In past seasons, Ms. Takezawa performed in North America with the St. Louis, Tucson and Jacksonville, Charlotte, Toronto and Seattle Symphonies. She also performed with the China Philharmonic, the Hong Kong Philharmonic, the Japan Philharmonic, Singapore, Guangzhou, Nagoya and Osaka Symphonies in Asia, Denmark's Aarhus Symphony, France's Orchestre National de Lille, and Manchester's Halle Orchestra. She also appeared as the feature soloist on the Hamburg NDR Symphony tour of Japan.

Ms. Takezawa's chamber music performances have drawn high praise, and as co-director of the Suntory Festival Soloists of Suntory Hall in Tokyo, she has collaborated with the late Isaac Stern, Yo-Yo Ma, Wolfgang Sawallisch, Joseph Suk, Pinchas Zukerman and many other distinguished artists. A prolific recording artist, Ms. Takezawa can be heard on BMG's RCA Victor Red Seal label. Her most recent recording is a performance of the Violin Concerto, Op. 14, by Samuel Barber with Leonard Slatkin and the Saint Louis Symphony Orchestra. Her other recordings include the Elgar Violin Concerto with Sir Colin Davis and the Bavarian Radio Symphony Orchestra; the Violin Concerto No. 2 by Bartók with Michael Tilson Thomas and the London Symphony; and the Mendelssohn Concertos Nos. 1 and 2 with Klaus Peter Flor and the Bamberg Symphony.
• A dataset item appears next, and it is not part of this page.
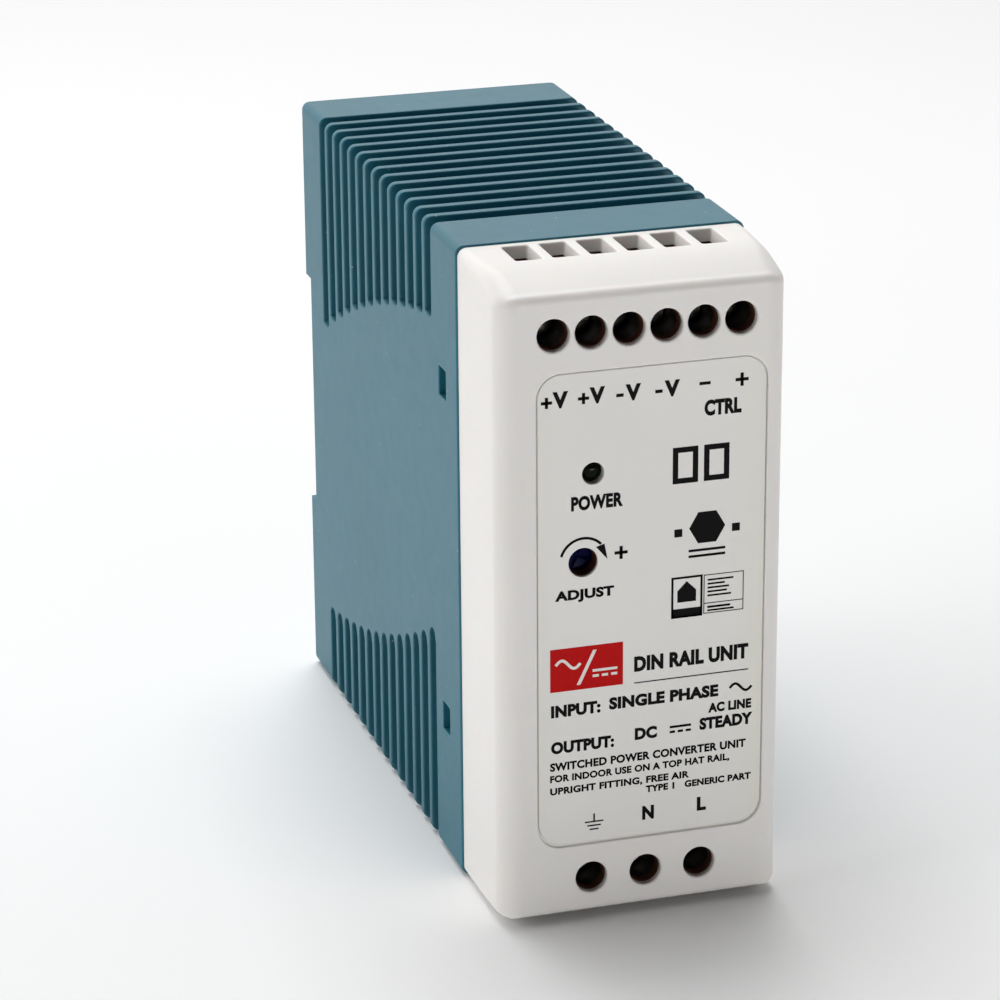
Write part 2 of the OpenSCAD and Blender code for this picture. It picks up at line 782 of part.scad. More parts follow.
module transformer_core() color([0.13, 0.13, 0.14]) {
    mid_y = (core_y0 + core_y1) / 2;
    for (half = [[core_y0, mid_y], [mid_y + 0.1, core_y1]]) {
        back_y0 = half[0] == core_y0 ? core_y0 : core_y1 - core_back;
        box([core_x0, back_y0, core_z - core_h], [core_x0 + core_w, back_y0 + core_back, core_z + core_h]);
        for (x = [core_x0, core_x0 + core_w - core_leg])
            box([x, half[0], core_z - core_h], [x + core_leg, half[1], core_z + core_h]);
        y_rod(core_x, core_z, half[0], half[1], centre_d);
    }
}

module transformer_bobbin() color([0.15, 0.15, 0.15]) {
    y0 = core_y0 + core_back + 0.2;
    y1 = core_y1 - core_back - 0.2;
    bore_d = centre_d + 0.4;
    difference() {
        union() {
            y_rod(core_x, core_z, y0, y1, bore_d + 2);
            for (y = [y0, y1 - flange_t])
                box([core_x0 + core_leg + 0.2, y, core_z - 9], [core_x0 + core_w - core_leg - 0.2, y + flange_t, core_z + 9]);
        }
        y_rod(core_x, core_z, y0 - 1, y1 + 1, bore_d);
    }
    for (y = [y0 + flange_t - EPS, y1 - flange_t - 1.2])
        for (z = [-8.4, 8.4])
            box([component_x, y, core_z + z - 0.5], [core_x, y + 1.2, core_z + z + 0.5]);
}

module transformer_winding() color([0.86, 0.74, 0.30]) {
    y0 = core_y0 + core_back + 0.2 + flange_t + 1.4;
    y1 = core_y1 - core_back - 0.2 - flange_t - 1.4;
    inner_d = centre_d + 2.4;
    difference() {
        y_rod(core_x, core_z, y0, y1, core_w - 2 * core_leg - 0.8);
        y_rod(core_x, core_z, y0 - 1, y1 + 1, inner_d);
    }
}

// ---- Control and output side ----

module dip_package(y0, y1, z0, pins) {
    color(BLACK) box([component_x + 0.6, y0, z0], [component_x + 3.8, y1, z0 + 6.4]);
    step = (y1 - y0) / pins;
    for (i = [0 : pins - 1], z = [z0 - 0.7, z0 + 6.3]) color(TIN)
        box([component_x, y0 + step * (i + 0.5) - 0.3, z], [component_x + 2, y0 + step * (i + 0.5) + 0.3, z + 0.8]);
}

module optocoupler() dip_package(8, 12.8, 52, 2);
module controller_chip() dip_package(17, 27, 52, 4);

module safety_capacitors() {
    leaded_disc(32, 57, 8, 3.5, [0.15, 0.35, 0.70]);
    leaded_disc(38, 57, 8, 3.5, [0.15, 0.35, 0.70]);
}

module output_capacitors() {
    can_z = 68.5;
    for (y = [12, 24, 36]) {
        color([0.10, 0.28, 0.30]) x_rod(y, can_z, component_x + 0.5, 8, 10);
        color(BLACK) x_rod(y, can_z, component_x, component_x + 0.5 + EPS, 9);
    }
}

module output_inductor() {
    y = 16;
    z = 79.2;
    color([0.20, 0.20, 0.20]) {
        for (x = [component_x, component_x + 12]) x_rod(y, z, x, x + 1.5, 12);
        x_rod(y, z, component_x + 1.4, component_x + 12.1, 5);
    }
    color(COPPER) difference() {
        x_rod(y, z, component_x + 1.5, component_x + 12, 10.6);
        x_rod(y, z, component_x, component_x + 14, 5);
    }
}

// ---- Drawing ----

case_shell();
front_cap();
front_label();
rail_latch();
latch_spring();
main_board();
terminal_board();
board_link_header();
output_terminal_block();
input_terminal_block();
output_contact_bars();
input_contact_bars();
status_lamp();
trimmer_body();
trimmer_rotor();
input_fuse();
surge_varistor();
inrush_thermistor();
mains_capacitor();
choke_core();
choke_windings();
bridge_rectifier();
bulk_capacitor();
switching_transistor();
primary_heatsink();
output_heatsink();
heatsink_screws();
transformer_core();
transformer_bobbin();
transformer_winding();
optocoupler();
controller_chip();
safety_capacitors();
output_rectifier();
output_capacitors();
output_inductor();
for (i = [1 : out_poles]) {
    output_screw(i);
    output_cage(i);
}
for (i = [1 : in_poles]) {
    input_screw(i);
    input_cage(i);
}
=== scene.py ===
"""DIN rail power supply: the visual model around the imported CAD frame.

Sizes are in millimetres in the part's frame (front faces -Y, +Z up) and become metres in mesh_object().
"""
import json
import math
import random
from contextlib import contextmanager

import bpy
import bmesh
from mathutils import Matrix, Vector


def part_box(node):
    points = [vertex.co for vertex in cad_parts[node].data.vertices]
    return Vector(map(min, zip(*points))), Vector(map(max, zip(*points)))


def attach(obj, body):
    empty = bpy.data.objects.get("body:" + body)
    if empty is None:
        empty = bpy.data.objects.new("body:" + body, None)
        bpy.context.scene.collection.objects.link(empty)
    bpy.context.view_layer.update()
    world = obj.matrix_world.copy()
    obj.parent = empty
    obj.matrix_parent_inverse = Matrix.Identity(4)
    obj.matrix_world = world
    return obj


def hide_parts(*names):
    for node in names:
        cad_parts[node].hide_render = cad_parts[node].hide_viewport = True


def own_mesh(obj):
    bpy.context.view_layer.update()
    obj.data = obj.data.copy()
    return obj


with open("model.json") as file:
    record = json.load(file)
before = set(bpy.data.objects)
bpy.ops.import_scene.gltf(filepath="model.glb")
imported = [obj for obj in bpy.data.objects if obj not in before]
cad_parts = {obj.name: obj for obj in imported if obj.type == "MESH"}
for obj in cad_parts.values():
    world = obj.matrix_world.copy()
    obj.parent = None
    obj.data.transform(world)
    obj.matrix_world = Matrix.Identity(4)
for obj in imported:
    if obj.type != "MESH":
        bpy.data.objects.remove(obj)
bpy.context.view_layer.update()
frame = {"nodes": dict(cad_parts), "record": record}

MM = 0.001
WELD_M, CAD_WELD_M = 1e-7, 1e-6


def node_box(node):
    """Lowest and highest corner of a CAD node, in mm."""
    low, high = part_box(node)
    return low / MM, high / MM


SHELL_LO, SHELL_HI = node_box("case_shell")
CAP_LO, CAP_HI = node_box("front_cap")
LABEL_LO, LABEL_HI = node_box("front_label")
HALF_W = SHELL_HI.x
HEIGHT = SHELL_HI.z
REAR = SHELL_HI.y
FRONT = CAP_LO.y
SEAM = SHELL_LO.y
WALL = 2.2


# ---- Mesh helpers ----

def placed(name, data):
    """A new object in the scene that shows the given data."""
    obj = bpy.data.objects.new(name, data)
    bpy.context.scene.collection.objects.link(obj)
    return obj


def mesh_object(name, verts, faces):
    """A mesh from points in mm."""
    mesh = bpy.data.meshes.new(name)
    mesh.from_pydata([[c * MM for c in v] for v in verts], [], faces)
    mesh.update()
    return placed(name, mesh)


@contextmanager
def edited(obj):
    """Opens an object's mesh for editing and writes it back."""
    bm = bmesh.new()
    bm.from_mesh(obj.data)
    yield bm
    bm.to_mesh(obj.data)
    bm.free()


def loft(name, rings, closed=False):
    """A closed solid through rings of points. With closed=True the last ring joins the first."""
    count = len(rings[0])
    verts = [p for ring in rings for p in ring]
    spans = len(rings) if closed else len(rings) - 1
    faces = []
    for r in range(spans):
        a, b = r * count, (r + 1) % len(rings) * count
        for i in range(count):
            k = (i + 1) % count
            faces.append((a + i, a + k, b + k, b + i))
    if not closed:
        faces.append(tuple(range(count - 1, -1, -1)))
        faces.append(tuple(range((len(rings) - 1) * count, len(rings) * count)))
    obj = mesh_object(name, verts, faces)
    outward(obj)
    return obj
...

Ms. Takezawa began violin studies at the age of three, and at seven she toured the United States, Canada and Switzerland as a member of the Suzuki Method Association. In 1982 she placed first in the 51st Annual Japan Music Competition, and at 17 she entered the Aspen Music School to study with Dorothy DeLay, with whom Ms. Takezawa continued to study at The Juilliard School until graduating in 1989. In 1986 she was awarded the Gold Medal at the Second Quadrennial International Violin Competition in Indianapolis, and most recently she received the prestigious Idemitsu Award for outstanding musicianship. Ms. Takezawa, who has been performing on the Antonio Stradivarius "Campocselice" (1710) on loan to her from the Nippon Music Foundation, most recently has been given  the Guarneri del Gesu "Wieniawski" (1742), on  loan  to her  provided  by the Stradivarius Society in Chicago.